Description :

- Design, develop, and maintain scalable data pipelines using Azure Databricks, Apache Spark, and Delta Lake.

- Implement data ingestion, transformation, and integration from multiple structured and unstructured data sources.

- Optimize ETL/ELT processes for performance, cost-efficiency, and scalability in Azure environments.

- Build and manage data models, ensuring data quality, consistency, and lineage across systems.

- Collaborate with cross-functional teams (data scientists, analysts, business users) to understand requirements and deliver data solutions.

- Integrate Databricks with other Azure services such as Azure Data Lake Storage (ADLS), Synapse Analytics, Azure SQL Database, and Azure Data Factory.
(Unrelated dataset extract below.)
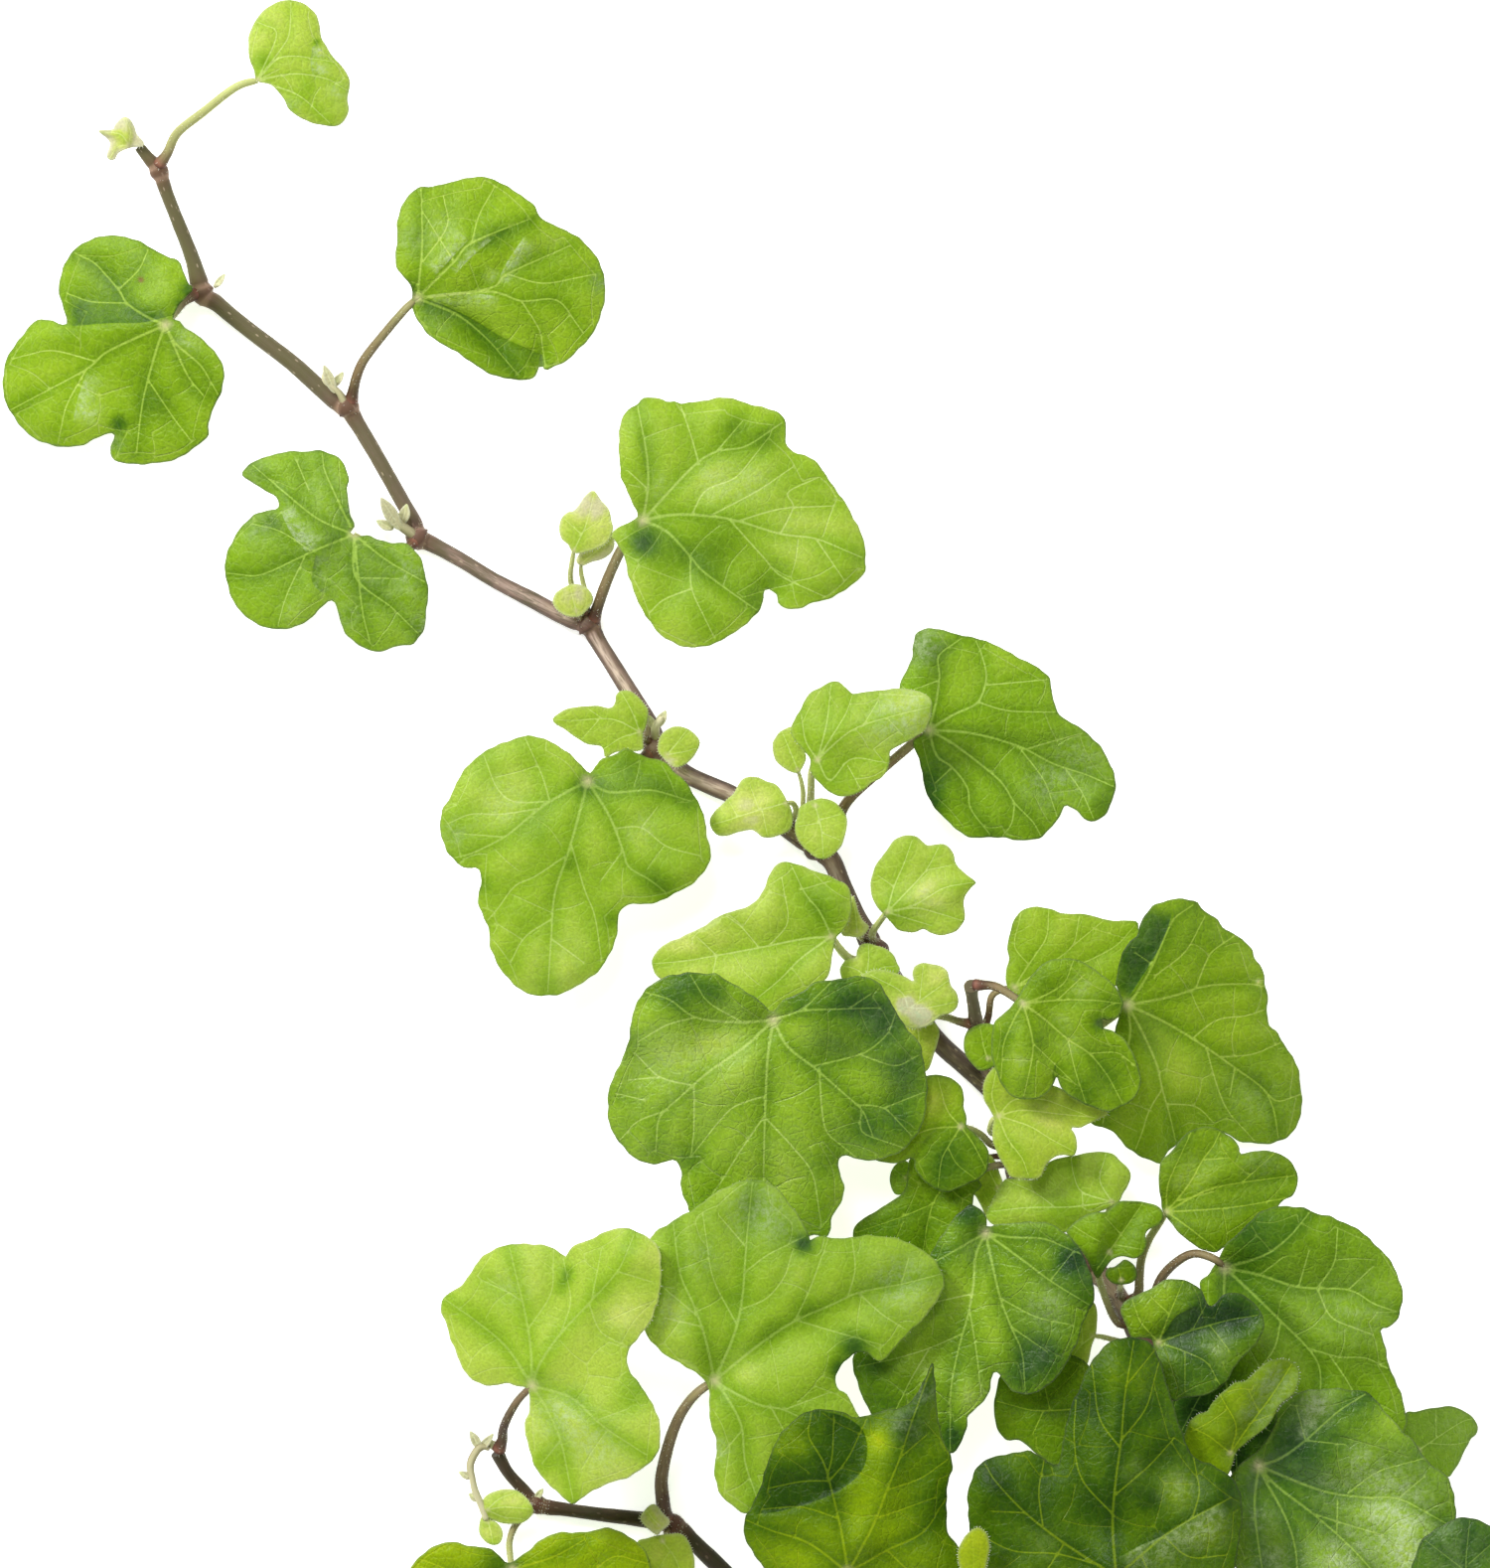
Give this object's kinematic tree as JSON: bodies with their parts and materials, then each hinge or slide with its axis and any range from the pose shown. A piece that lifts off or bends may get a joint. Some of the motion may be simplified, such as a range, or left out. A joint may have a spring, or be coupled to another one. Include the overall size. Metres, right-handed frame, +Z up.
{
  "type": "cut english ivy spray",
  "caption": "Cut spray of small-leaved English ivy with a zigzag stem, a side branch and rounded lobed leaves on slender stalks, lying flat.",
  "frame": {"origin": "centre of the bounding box on the surface that the spray lies on", "axes": "+Z up, away from the surface; +Y along the length of the spray, towards the growing tip; +X to the right as seen from above with the tip away"},
  "size_m": [0.2161, 0.2445, 0.032],
  "materials": {
    "leaf_lime": "thin waxy ivy leaf, satin",
    "leaf_light": "thin waxy ivy leaf, satin",
    "leaf_fresh": "thin waxy ivy leaf, satin",
    "leaf_middle": "thin waxy ivy leaf, satin",
    "leaf_deep": "thin waxy ivy leaf, satin",
    "leaf_dark": "thin waxy ivy leaf, satin",
    "stem": "young olive to brown bark, satin",
    "branch": "dark purple-brown bark, satin",
    "bud": "pale hairy bud scales, matt",
    "young_shoot": "pale young leaf and shoot, satin"
  },
  "bodies": {
    "root": {"leaf_01": "leaf_lime", "leaf_02": "leaf_fresh", "leaf_03": "leaf_fresh", "leaf_04": "leaf_fresh", "leaf_05": "leaf_light", "leaf_06": "leaf_lime", "leaf_07": "leaf_lime", "leaf_08": "leaf_light", "leaf_09": "leaf_lime", "leaf_10": "leaf_lime", "leaf_11": "leaf_light", "leaf_12": "leaf_light", "leaf_13": "leaf_lime", "leaf_14": "leaf_lime", "leaf_15": "leaf_light", "leaf_16": "leaf_fresh", "leaf_17": "leaf_light", "leaf_18": "leaf_lime", "leaf_19": "leaf_lime", "leaf_20": "leaf_light", "leaf_21": "leaf_lime", "leaf_22": "leaf_fresh", "leaf_23": "leaf_deep", "leaf_24": "leaf_light", "leaf_25": "leaf_fresh", "leaf_26": "leaf_fresh", "leaf_27": "leaf_middle", "leaf_28": "leaf_fresh", "leaf_29": "leaf_lime", "leaf_30": "leaf_light", "leaf_31": "leaf_middle", "leaf_32": "leaf_fresh", "leaf_33": "leaf_fresh", "leaf_34": "leaf_middle", "leaf_35": "leaf_fresh", "leaf_36": "leaf_deep", "leaf_37": "leaf_fresh", "leaf_38": "leaf_dark", "leaf_39": "leaf_lime", "leaf_40": "leaf_dark", "leaf_41": "leaf_fresh", "leaf_42": "leaf_dark", "leaf_43": "leaf_middle", "leaf_44": "leaf_middle", "leaf_45": "leaf_middle", "leaf_46": "leaf_light", "leaf_47": "leaf_lime", "leaf_48": "leaf_lime", "leaf_49": "leaf_fresh", "leaf_50": "leaf_light", "leaf_51": "leaf_deep", "leaf_52": "leaf_lime", "leaf_53": "leaf_lime", "main_stem": "stem", "side_branch": "branch", "side_shoot": "stem", "tip_bud": "bud", "end_shoot": "young_shoot"}
  },
  "joints": []
}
- Develop and manage notebooks, jobs, and clusters within Azure Databricks for batch and streaming workloads.

- Implement CI/CD pipelines for data workflows using tools like Azure DevOps or GitHub Actions.

- Monitor, debug, and tune performance of Spark jobs and clusters.

- Ensure compliance, data security, and governance following organizational and regulatory standards.

- Document technical designs, processes, and best practices.

Required Skills and Qualifications :

- Bachelors or Masters degree in Computer Science, Information Systems, or a related field.

- 4+ years of experience in data engineering or big data development, with at least 2+ years in Azure Databricks.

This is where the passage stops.